SET TASK: Search the listing for "this" and copy every line where it appears.

MATERIAL PROVIDED:

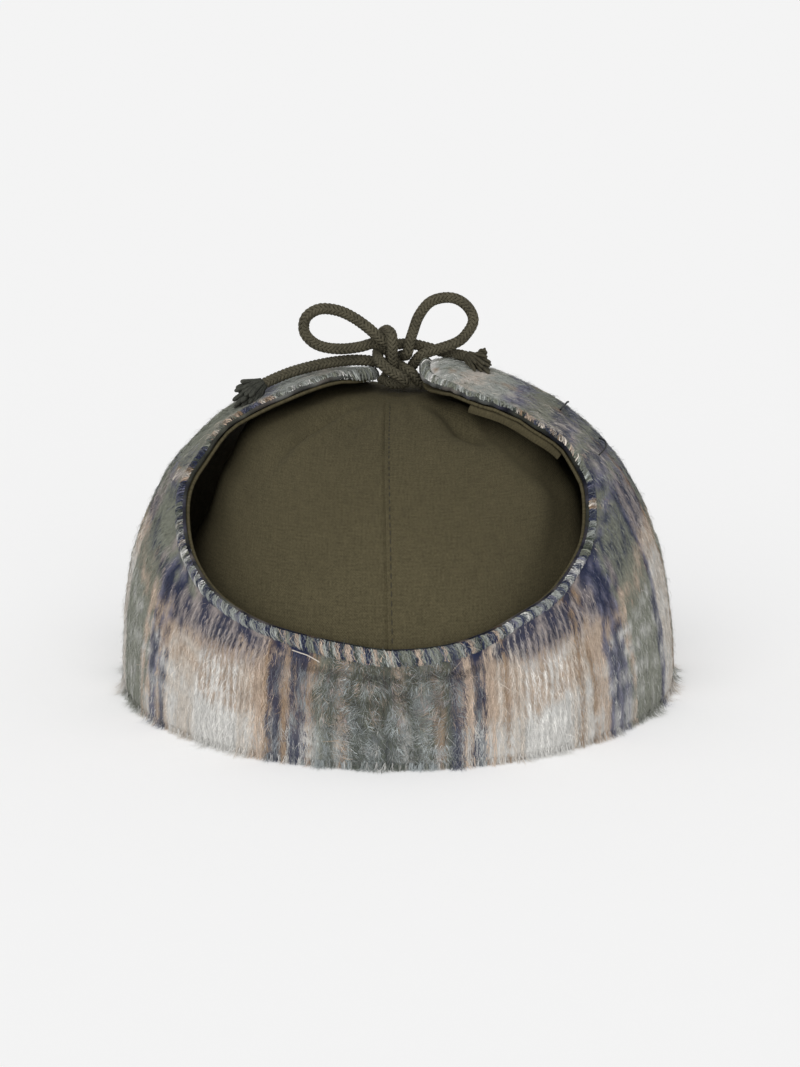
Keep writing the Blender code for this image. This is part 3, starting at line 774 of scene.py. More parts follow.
def edge_dye(cloth, yarn):
    """The dye of the rolled edge's yarns. Each yarn, by its number, is a light or a dark one."""
    chance = np.random.default_rng(SEED + 3).integers(0, 3, int(yarn.max()) + 1)[yarn]
    dyes = np.zeros((len(yarn), 3))
    for side, rows in ((cloth[:, 0] > 0, EDGE_RIGHT), (cloth[:, 0] <= 0, EDGE_LEFT)):
        row = np.searchsorted([row[0] for row in rows], cloth[:, 1], side="right") - 1
        for parity in (0, 1):
            colours = np.array([row[1 + parity] for row in rows])
            here = side & (yarn // 2 % 2 == parity)
            dyes[here] = colours[np.clip(row, 0, len(rows) - 1)[here], chance[here]]
    return dyes


def haze(dyes, amount):
    """Dyes made paler by brushed fibre over them."""
    return blend(dyes, np.maximum(dyes, HAZE), amount[:, None])


def veil(cloth, dyes, seed, thick=1.0):
    """Dyes under a veil of pale brushed fibre, which lies in patches and thickest low on the neck."""
    middle = fade(24, 40, np.abs(cloth[:, 0]))
    low = fade(6, 26, cloth[:, 1])
    side = smoothstep(84, 96, np.abs(cloth[:, 0]))
    patches = 0.55 * noise_over(cloth, 3.2, 4.5, seed) + 0.45 * noise_over(cloth, 1.0, 1.8, seed + 1)
    amount = smoothstep(0.38, 0.8 - 0.15 * middle, patches)
    return haze(dyes, amount * (0.38 - 0.18 * side + 0.5 * middle * low) * thick)


# The crown

CROWN_ROWS = (2.5, 4.0, *np.arange(6.0, 84.5, 1.3))  # degrees down from the top
CROWN_EVEN = 100  # columns round each side of the crown, beside those at the seam
INSIDE_STEP = 4  # the inner face has one row for this many of the outer one's
SEAM_COLUMNS = (-6.0, -3.5, -1.8, -0.9, -0.4, -0.15, 0.15, 0.5, 1.0, 1.45, 1.8, 2.15, 2.8, 4.5, 7.0)
SEAM_TOP = -4.6 * MM  # how far across the cap from its middle the seam begins and ends
SEAM_FOOT = -1.0 * MM
SEAM_STITCH = 1.8 * MM  # from the seam to its topstitching
STITCH_LENGTH = 2.2 * MM
STITCH_PITCH = 2.9 * MM
STITCH_RADIUS = 0.17 * MM
STITCH_LIFT = np.array([-0.25, 0.02, 0.1, 0.1, 0.02, -0.25]) * MM  # over the cloth, along each stitch
MARGIN_DEPTH = 3.0 * MM  # how much further the crown falls in beside the ear flaps
MARGIN_WIDTH = 17 * MM
LEFT_MARGIN = 0.3  # the left ear flap's share of that depth

# The folds that the knot draws in the crown. Each row is a fold's bearing in degrees, its depth and its width
# in millimetres, and how far down the crown it ends, in degrees
CROWN_FOLDS = ((-47, 3.2, 3.2, 42), (-24, 1.2, 2.2, 27), (38, 2.6, 2.8, 33), (68, 1.2, 2.2, 30))


def seam_place(fall):
    """How far across the cap the crown's seam runs at this height."""
    return blend(SEAM_TOP, SEAM_FOOT, smoothstep(0, 90, fall))


def seam_relief(x, along):
    """How far the cloth stands out beside the seam that runs over the crown, by the distance from it."""
    groove = -0.45 * MM * bell(x, 0.28 * MM)
    layers = 0.35 * MM * smoothstep(0.1 * MM, 0.5 * MM, x) * fade(5 * MM, 9 * MM, x)
    sunk = -0.22 * MM * bell(x - SEAM_STITCH, 0.45 * MM)
    pucker = 0.10 * MM * np.sin(along / (1.1 * MM) + 1.5 * np.sin(along / (7 * MM)))
    return groove + layers + sunk + pucker * bell(x, 3 * MM)


def crown_folds(bearing, fall):
    """How far the folds that the knot draws stand out from the crown."""
    relief = np.zeros(np.shape(fall))
    for turn, depth, width, end in CROWN_FOLDS:
        across = (bearing - math.radians(turn)) * HALF_WIDTH / MM * np.sin(np.radians(fall)) / width
        shape = 0.45 * bell(across - 1.7, 1) - bell(across, 1)
        fold = depth * MM * shape * smoothstep(6, 13, fall)
        relief = relief + fold * fade(0.55 * end, end, fall)
    return relief


def crown_face(places, inside):
    """The crown's outer or inner face over these places."""
    plain, normal = dome(places)
    bearing, fall = bearing_and_fall(places)
    x, y, z = np.moveaxis(plain, -1, 0)
    near = bell(np.sin(bearing), 0.5)
    waves = 0.9 * MM * (value_noise(x / (24 * MM) + 9, z / (30 * MM) + 5, 1) - 0.5)
    waves = waves + 0.5 * MM * (value_noise(x / (9 * MM) + 9, z / (14 * MM) + 5, 2) - 0.5)
    pull = smoothstep(4, 11, fall) * fade(16, 34, fall) * near
    gathers = 0.45 * MM * np.sin(15 * bearing + 2.2 * np.sin(5 * bearing)) * pull
    relief = waves * near * fade(66, 74, fall) + gathers + crown_folds(bearing, fall)
    relief = relief - crown_inset(places) - crown_margin(places)
    if inside:
        return plain + (relief - CROWN_WALL)[..., None] * normal
    seam = seam_relief(x - seam_place(fall), (90 - fall) * DEGREE) * smoothstep(3, 8, fall)
    return plain + (relief + seam)[..., None] * normal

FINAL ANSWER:
Keep writing the Blender code for this image. This is part 3, starting at line 774 of scene.py. More parts follow.
INSIDE_STEP = 4  # the inner face has one row for this many of the outer one's
    """How far across the cap the crown's seam runs at this height."""